Traditional media giants aren’t standing still. Disney’s media business, which includes streaming, pulled in about $60.9 billion in overall revenue including subscriptions in 2025. But that figure still lags YouTube’s combined ad and subscription haul when it comes to total digital engagement and advertiser interest.

Moreover, linear TV viewership has been shrinking for years a trend that’s only accelerated the shift of advertising budgets toward platforms with younger, more digitally native audiences. Legacy companies are responding with their own ad‑supported tiers and increasing content spend, but the balance of power is clearly shifting.

What This Means for the Future of Media

The numbers tell a simple story: media is no longer defined by film studios and linear television networks. It’s defined by where audiences are spending their time and where advertisers want to reach them.

What YouTube is proving is that scale is now digital. And that scale doesn’t just deliver reach; it unlocks value through hybrid monetization blending advertising, subscriptions, and creator engagement in ways linear media hasn’t been able to replicate at the same level.

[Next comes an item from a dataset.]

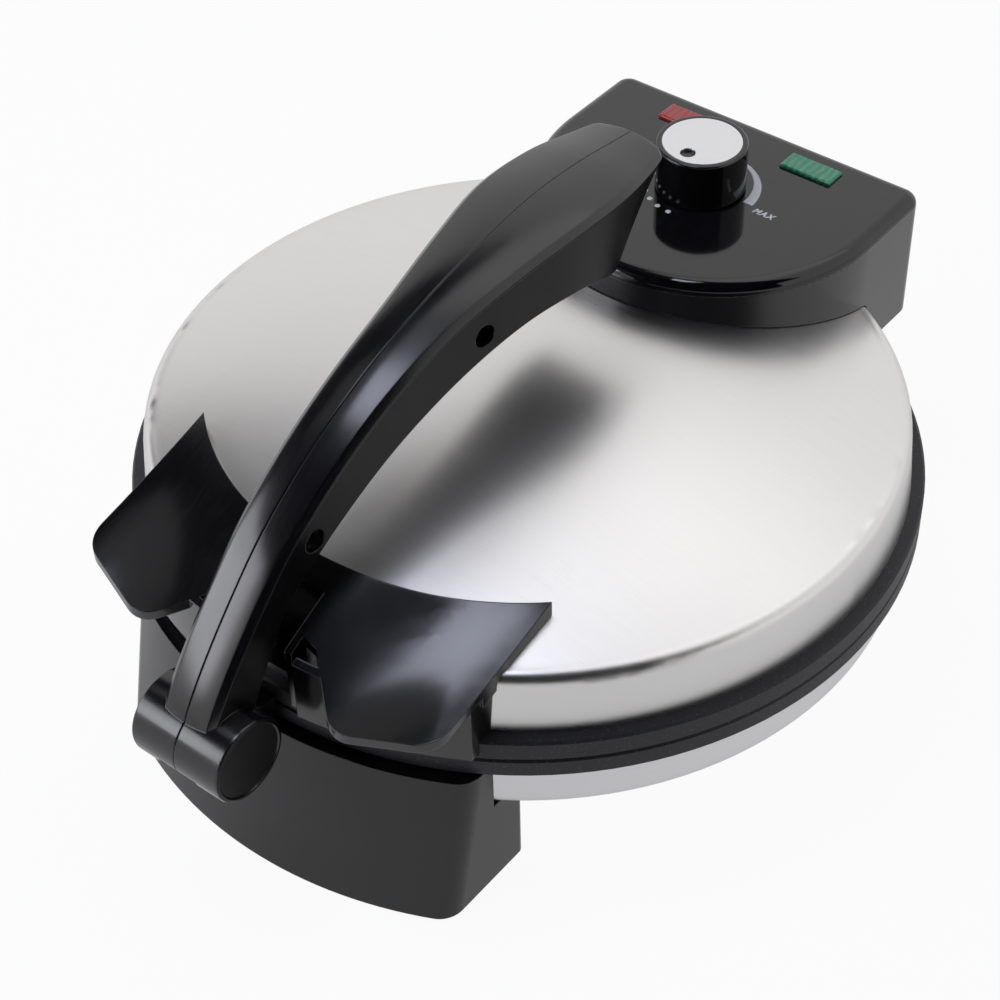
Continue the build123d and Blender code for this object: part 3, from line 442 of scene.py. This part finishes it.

Analysts like MoffettNathanson’s Michael Nathanson have said YouTube could become even stronger in an era driven by AI‑powered content and short‑form video formats that attract both viewers and advertisers.

The Takeaway

Here’s the thing: this isn’t just about one platform winning. It’s about a structural transformation in how media is consumed, monetized, and valued. Traditional media still produces premium entertainment and franchises with global cultural pull. But YouTube’s ascent highlights a broader shift, one where digital platforms with flexible monetization models and global audiences can outpace century‑old media giants in the world that advertisers and viewers now live in.